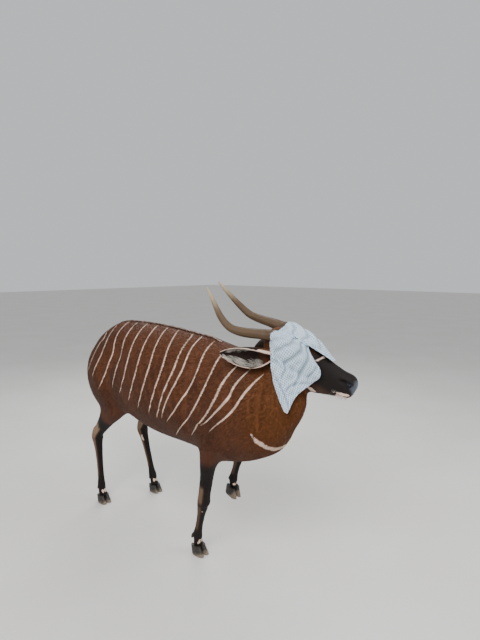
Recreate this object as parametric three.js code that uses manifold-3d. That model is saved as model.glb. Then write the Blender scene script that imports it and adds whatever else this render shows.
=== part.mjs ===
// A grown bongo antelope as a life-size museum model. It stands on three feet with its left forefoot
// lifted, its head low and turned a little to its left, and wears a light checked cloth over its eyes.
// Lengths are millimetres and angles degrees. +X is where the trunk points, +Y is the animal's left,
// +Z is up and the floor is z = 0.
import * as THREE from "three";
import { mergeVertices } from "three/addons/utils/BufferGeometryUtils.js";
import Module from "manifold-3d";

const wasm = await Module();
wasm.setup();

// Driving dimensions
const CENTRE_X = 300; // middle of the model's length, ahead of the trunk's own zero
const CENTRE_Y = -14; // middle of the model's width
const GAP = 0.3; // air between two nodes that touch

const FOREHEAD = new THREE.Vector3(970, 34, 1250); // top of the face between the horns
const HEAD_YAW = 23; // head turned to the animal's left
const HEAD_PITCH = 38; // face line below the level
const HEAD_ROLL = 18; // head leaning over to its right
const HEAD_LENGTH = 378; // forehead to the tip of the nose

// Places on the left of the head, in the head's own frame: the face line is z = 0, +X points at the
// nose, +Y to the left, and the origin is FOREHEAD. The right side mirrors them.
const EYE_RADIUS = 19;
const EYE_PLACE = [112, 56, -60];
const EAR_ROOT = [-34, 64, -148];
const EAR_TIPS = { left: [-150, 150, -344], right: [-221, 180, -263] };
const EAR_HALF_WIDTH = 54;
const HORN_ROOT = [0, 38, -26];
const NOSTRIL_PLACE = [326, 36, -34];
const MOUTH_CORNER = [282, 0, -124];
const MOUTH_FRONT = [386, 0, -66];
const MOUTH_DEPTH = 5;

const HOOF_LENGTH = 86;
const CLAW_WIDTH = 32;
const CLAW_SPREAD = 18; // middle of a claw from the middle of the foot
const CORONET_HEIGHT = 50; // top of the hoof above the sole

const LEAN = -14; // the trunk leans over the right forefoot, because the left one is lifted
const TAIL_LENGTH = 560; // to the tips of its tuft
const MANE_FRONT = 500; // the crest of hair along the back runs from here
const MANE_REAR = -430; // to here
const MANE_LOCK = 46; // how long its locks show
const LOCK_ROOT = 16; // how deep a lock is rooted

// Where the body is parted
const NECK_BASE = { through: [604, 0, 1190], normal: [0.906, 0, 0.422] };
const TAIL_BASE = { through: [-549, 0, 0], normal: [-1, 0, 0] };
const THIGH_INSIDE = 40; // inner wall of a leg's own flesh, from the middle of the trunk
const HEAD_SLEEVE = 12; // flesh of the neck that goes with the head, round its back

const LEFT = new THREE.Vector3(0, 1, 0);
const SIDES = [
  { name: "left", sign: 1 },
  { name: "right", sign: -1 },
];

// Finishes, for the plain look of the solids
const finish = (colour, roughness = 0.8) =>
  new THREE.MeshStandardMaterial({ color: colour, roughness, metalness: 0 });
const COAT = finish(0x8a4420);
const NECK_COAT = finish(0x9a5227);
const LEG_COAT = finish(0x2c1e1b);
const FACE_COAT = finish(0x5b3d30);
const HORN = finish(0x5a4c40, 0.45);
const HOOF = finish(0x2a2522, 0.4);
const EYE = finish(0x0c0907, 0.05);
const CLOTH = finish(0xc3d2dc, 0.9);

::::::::

• OBJECTIVE
Print, please, the lines from the first line of the material through the line that contains "const GAP = 0.3;", exactly as written and with nothing added.

• COMPLETED EXERCISE
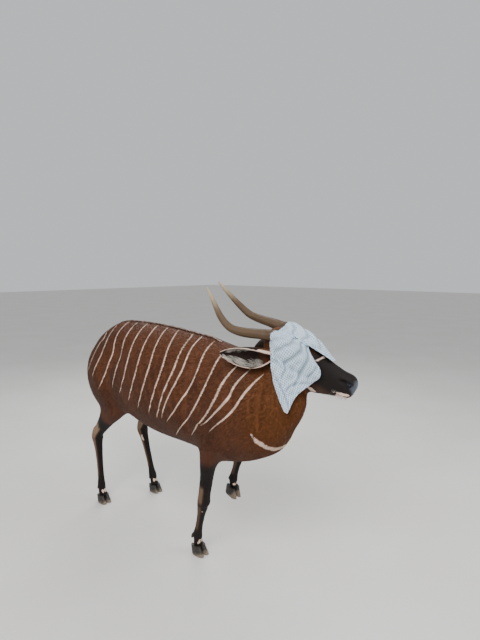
Recreate this object as parametric three.js code that uses manifold-3d. That model is saved as model.glb. Then write the Blender scene script that imports it and adds whatever else this render shows.
=== part.mjs ===
// A grown bongo antelope as a life-size museum model. It stands on three feet with its left forefoot
// lifted, its head low and turned a little to its left, and wears a light checked cloth over its eyes.
// Lengths are millimetres and angles degrees. +X is where the trunk points, +Y is the animal's left,
// +Z is up and the floor is z = 0.
import * as THREE from "three";
import { mergeVertices } from "three/addons/utils/BufferGeometryUtils.js";
import Module from "manifold-3d";

const wasm = await Module();
wasm.setup();

// Driving dimensions
const CENTRE_X = 300; // middle of the model's length, ahead of the trunk's own zero
const CENTRE_Y = -14; // middle of the model's width
const GAP = 0.3; // air between two nodes that touch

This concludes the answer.